Au dix-huitième siècle, le Marquis de Sade s’adressait en ces termes aux français pour les appeler à s’élever contre l’obscurantisme et à être républicains. Aujourd’hui, le temps est venu de décomplexer les Français, en les mobilisant pour qu’ils portent au monde leur expérience culturelle, repensée et rénovée, comme une invitation à fonder la gouvernance multipolaire sur le respect et le partage des diversités culturelles à travers le monde. Car la culture n’est ni une cure d’apaisement contre la baisse du pouvoir d’achat, ni un exutoire du malaise social, mais le lieu privilégié où se cherchent de nouveaux langages, où se renouvellent la pensée et le sens de vivre et d’agir.

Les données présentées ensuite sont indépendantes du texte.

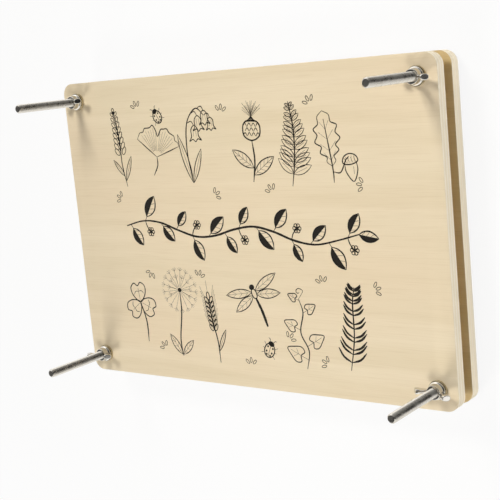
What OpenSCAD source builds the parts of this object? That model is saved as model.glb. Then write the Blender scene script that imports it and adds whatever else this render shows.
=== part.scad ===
// Flower press: two plywood boards squeeze a stack of corrugated card and
// blotting paper. Four long coach bolts stand in the bottom board. The top
// board slides on them, and a washer and a wing nut on each bolt clamp it.
//
// The press lies flat. X runs along the long side of the boards, Y along the
// short side and Z up, out of the printed face of the top board. The origin
// is at the middle of the press, on the table that the bolt heads stand on.

/* [Boards] */
// Length of each board, along X
board_l = 297; // [180:1:420]
// Width of each board, along Y
board_w = 210; // [130:1:300]
// Thickness of each plywood board
board_t = 8; // [5:0.5:15]
// Radius of the rounded corners of the boards
board_corner_r = 8; // [3:0.5:12]
// Distance from the board's edges to the middle of each bolt
bolt_inset = 13; // [12:0.5:20]
// Gap round each bolt in the top board's holes
board_hole_clearance = 0.35; // [0.3:0.05:0.8]

/* [Coach bolts] */
// Outer diameter of the bolt's thread
bolt_d = 5.9; // [5:0.1:7]
// Length of the bolt from under its head to its tip
bolt_l = 82.5; // [60:0.5:120]
// Bevel at the tip of the bolt
bolt_tip_bevel = 0.8; // [0.4:0.1:1.2]
// Diameter of the mushroom head
head_d = 16; // [13:0.5:19]
// Height of the mushroom head
head_h = 3.5; // [2.5:0.1:5]
// Diameter of the flat crown that the press stands on
head_crown_d = 7; // [4:0.5:10]
// Height of the upright rim of the mushroom head
head_rim_h = 0.6; // [0.3:0.1:1]
// Width of the square neck that the bottom board holds
neck_w = 6; // [5.9:0.1:7.5]
// Height of the square neck
neck_h = 3.8; // [2.5:0.1:4.5]

/* [Washers] */
// Outer diameter of the washers
washer_d = 12; // [11:0.5:16]
// Thickness of the washers
washer_t = 1.6; // [1:0.1:2.5]
// Gap between the bolt and the washer's hole
washer_clearance = 0.25; // [0.2:0.05:0.5]

/* [Wing nuts] */
// Gap between the bolt and the nut's bore, a running fit
nut_clearance = 0.05; // [0.02:0.01:0.1]
// Diameter of the round foot of the nut
nut_foot_d = 11; // [9.5:0.1:13]
// Height of the round foot, up to where the hub narrows
nut_foot_h = 1.4; // [0.8:0.1:2]
// Diameter of the top of the hub
nut_hub_d = 8.6; // [8:0.1:9.4]
// Height of the hub
nut_hub_h = 5.4; // [4.8:0.1:9]
// Distance from the bolt's axis to the middle of each round wing end
wing_reach = 9.2; // [8:0.1:12]
// Height of the middle of each wing end over the nut's foot
wing_rise = 7.6; // [5:0.1:9]
// Radius of the round end of each wing
wing_end_r = 2.8; // [1.8:0.1:3.4]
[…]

Oui, dans l’action culturelle extérieure de la France et dans la francophonie, il y a matière à message. Quand des mouvances émergentes tentées par le totalitarisme et l’intégrisme menacent les démocraties ébranlées par leurs inflations néoconservatrices, il n’existe pas d’autres recours aux impasses des modèles politiques et gestionnaires périmés que de mobiliser les énergies culturelles, notre époque ayant l’avantage sur les autres de les chercher non pas dans une civilisation, mais dans le partage des diversités chez tous et entre tous.

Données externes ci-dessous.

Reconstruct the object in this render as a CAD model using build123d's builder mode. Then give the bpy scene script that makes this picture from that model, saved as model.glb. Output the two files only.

Ainsi compris, le message culturel de la France s’entend aussi comme une incitation à défendre et promouvoir les autres cultures dans le même esprit de valorisation, dignité, créativité et partage réciproque. Ce n’est pas le cas « exceptionnel » de la France qu’il s’agit de faire valoir, mais une philosophie universelle de l’expérience culturelle à forger, à partir de nos ambitions et de nos impasses, pour encourager les autres pays à assumer et à faire fructifier à leur tour leurs spécificités.

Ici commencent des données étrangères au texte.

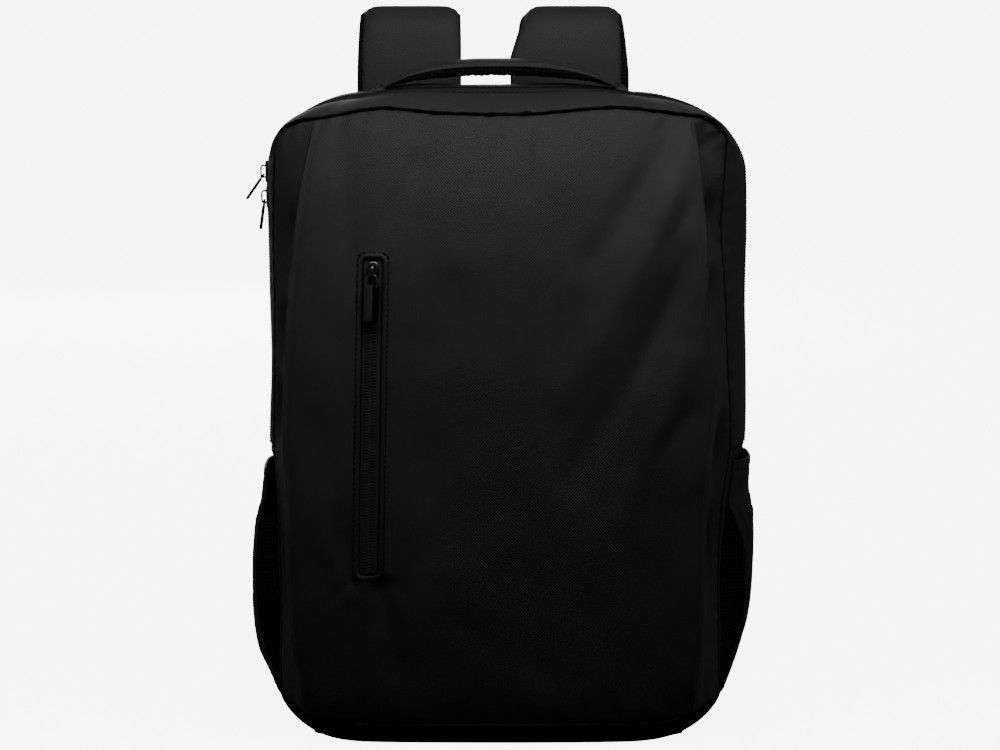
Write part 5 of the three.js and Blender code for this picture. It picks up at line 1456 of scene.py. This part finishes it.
def build_back():
    """Padded back panel of air mesh with one upright and two level sewn channels."""
    corner = 2 + np.linspace(0, 1, 14)[1:]
    sides = np.concatenate([np.linspace(0, 1, 24), 1 + np.linspace(0, 1, 26)[1:], corner])
    places = np.concatenate([sides, 3 + np.linspace(0, 1, 30)[1:-1], (7 - sides)[::-1]])
    outline = body_point(places, np.full_like(places, 3.0))
    outline[:, 2] = np.maximum(outline[:, 2], BASE_RISE + 0.3)
    spine = points(outline[:, 0] * 0.25, 0, lerp(BODY_HEIGHT / 2, outline[:, 2], 0.3))
    reach = np.hypot(outline[:, 0] - spine[:, 0], outline[:, 2] - spine[:, 2])
    edge = [(0.6, 0.0), (0.2, 1.2), (0.0, 2.8), (0.5, 4.4), (1.6, 5.6), (3.4, 6.4), (7, 6.9), (12, 7.0)]
    rings = []
    for inset, height in edge + [(12 + 4 * k, 7.0) for k in range(1, 24)]:
        share = np.minimum(inset / reach, 0.98)[:, None]
        ring = lerp(outline, spine, share)
        ring[:, 1] = REAR_DEPTH + SEAM_GAP + height * BACK_THICKNESS / 7
        rings.append(ring)
    centre = np.array([0, rings[-1][0, 1], BODY_HEIGHT / 2])
    rings += [lerp(rings[-1], centre, t) for t in np.linspace(0, 0.985, 16)[1:]]
    grid = np.stack(rings)
    x, z = grid[..., 0], grid[..., 2]
    inside = np.clip((np.arange(len(rings))[:, None] - CHANNEL_START) / CHANNEL_RINGS, 0, 1)
    channel = 3.2 * bell(x, 8) + 2.4 * bell(z - 0.42 * BODY_HEIGHT, 6) + 2.4 * bell(z - 0.7 * BODY_HEIGHT, 6)
    grid[..., 1] -= np.minimum(channel, 3.4) * inside
    made = ring_mesh("back_pad", grid)
    flat = np.stack([x.ravel(), z.ravel()], -1)
    loops = np.zeros(len(made.data.loops), int)
    made.data.loops.foreach_get("vertex_index", loops)
    made.data.uv_layers[0].data.foreach_set("uv", (flat[loops] * MM).ravel())
    dress(made, BACK_MESH, "air_mesh", "bag", "back_panel")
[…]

À l'heure où le socle des modèles économiques et sociaux, hier encore arrogants et prétendument infaillibles, s'effondre et ruine toute certitude, le rôle de la culture, dans ce contexte international fragilisé, devient une priorité. Il est urgent d’en appeler aux pouvoirs publics et à l’opinion pour valoriser l’action culturelle de la France. Puisque la culture n’a pas d’autre sens que celui de rendre partageables les incommensurables différences ; puisque c’est l’échange entre divers qui crée cette complexité universelle qu’on appelle une humanité et son monde – Français, encore un effort pour exister dans le monde !

Julia Kristeva

Notice

Troisième chambre de la République, après le Parlement et le Sénat, le Conseil Economique, Social et Environnemental, soucieux de moderniser sa mission d’intermédiaire entre l’exécutif et l’opinion, a pris l’initiative d’une saisine pour clarifier et développer le message culturel de la France à l’étranger. Cet avis a été confié, au sein de la Section des Relations Extérieures, à Julia Kristeva, linguiste, psychanalyste, écrivain, professeur à l’Institut Universitaire de France, intellectuelle de renommée internationale et qui aime à se définir comme « d’origine bulgare, de nationalité française, citoyenne européenne et d’adoption américaine ». L’Avis a été présenté en séance plénière le 23 et le 24 juin 2009.